Der Blutharsch and the infinite church of the leading hand
Wish I weren't here LP/CD
WKN
Neben der britischen Neo-Folk-Band Death in June adaptierte auch Der Blutharsch das martialische und ästhetisch proto-faschistische Auftreten. Der Blutharsch war ein kontroverses Musikprojekt von
Albin Julius, das wegen der spielerischen Umgangs mit totalitärer und nationalsozialistischer Ästhetik umstritten war.
Mit einem rechtsgültigen Urteil durfte mensch die Band gar als "Neonazi-Band" bezeichnen. Das Gericht begründete das mit dem gesamten Auftretens und Verhaltens der Band, was darauf schließen lässt, dass es sich um eine Band aus dem Neonazi-Milieu handelt. Kunst und Provokation oder NS-Verherrlichung? Auf dem hauseigenen Label WKN ("Wir Kapitulieren Niemals") veröffentlichte die Gruppe je eine Split-Single mit den italienischen RechtsRock-Bands "Zetazeroalfa" (2003) und "Sotto Fascia Semplice" (2008). 2010 wurde das Military-Pop-Musikprojekt beendet.
Bruch, (Gesinnungs-)wandel und neues Konzept
2010 geht Julius mit Der Blutharsch neue Wege, verlässt den Kinky March Music-Modus und definiert sich neu. Mit dem Zusatz and the infinite church of the leading hand ändert sich auch die
musikalische Ausrichtung hin zu Psychedelic,(Kraut-)Rock und Darc Ambiente. Wummernde, monoton-hämmernde Beats und Riffs, zu denen Marthyana in beinahe ritualisierter Art ruhig, besonnen und
versunken wirkt, also ob sie in esoterische Sphären eintaucht und wie hypnotisiert "You came for me" flehend und sehnsüchtig akzentuiert. Sicher ist, dass der einstige martialische
deutsch-nationale Habitus verflogen ist, doch heuer der diskursive Ansatz erhalten bleibt. Die Kleidung ist anders, die Gesinnung ist gleich? Kunst und Provokation, Ironie und das Spiel mit
ideologischen Denkmustern? Eine gefährliche Gratwanderung in der Vergangenheit, die immer noch Denkanstöße, Räume und Emotionen liefert. Was fehlt ist eine glaubhaft, nachzuvollziehende
Abgrenzung von extrem rechten Welten, die Albin genährt hat. Und Ironie als eingesetztes Mittel täuscht nicht darüber hinweg, dass du verantwortungslos handelst und ein Milieu schaffst, in dem
Altnazis, Identitäre ein Grauzone schaffen, um hier einen Raum für Zusammenarbeit, Kooperation und gemeinsame Entwicklungen zu etablieren, jenseits des eigenen braunen Sumpfes heraus.

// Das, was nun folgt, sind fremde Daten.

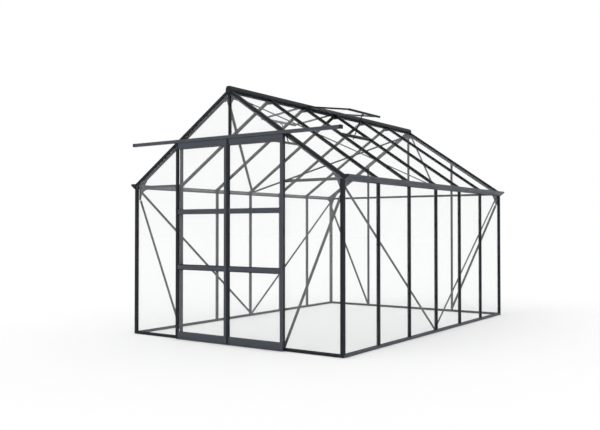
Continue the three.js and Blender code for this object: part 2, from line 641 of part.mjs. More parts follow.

Julius
alleine darauf zu beschränken, ist sicherlich falsch, aber nicht abwegig. Zumindest scheinen sie live keine alten Lieder in martialischer Machart mehr zu spielen, was vor allem die alte Klientel
vergraulen, und eine neue aufbauen wird. Doch vor der eigenen Vergangenheit kann mensch nicht fliehen, oder sie auslöschen. In den meisten Fällen holt sie dich ein.
Mit "Wish I weren't here" ist davon noch nichts zu spüren. Im Gegenteil...ist das künstlerisch gewobene Klangbild Ausdruck von religiöser Spiritualität, psychedelischer Eleganz und
verführerischem Glanz im Dark-Drone-Ambiente mit Green Glow-Effekt, laut Eigendefinition ganz allgemein auch Gristle Math Rock genannt.
"Uniforms are always changing, Rock and Roll will stay forever" blinkt auf der Homepage auf. "Die Kleidung ist anders, die Gesinnung ist gleich" haben RAZZIA gesungen. Letzten Endes ist alles
eine Frage der Perspektive und der Einstellung.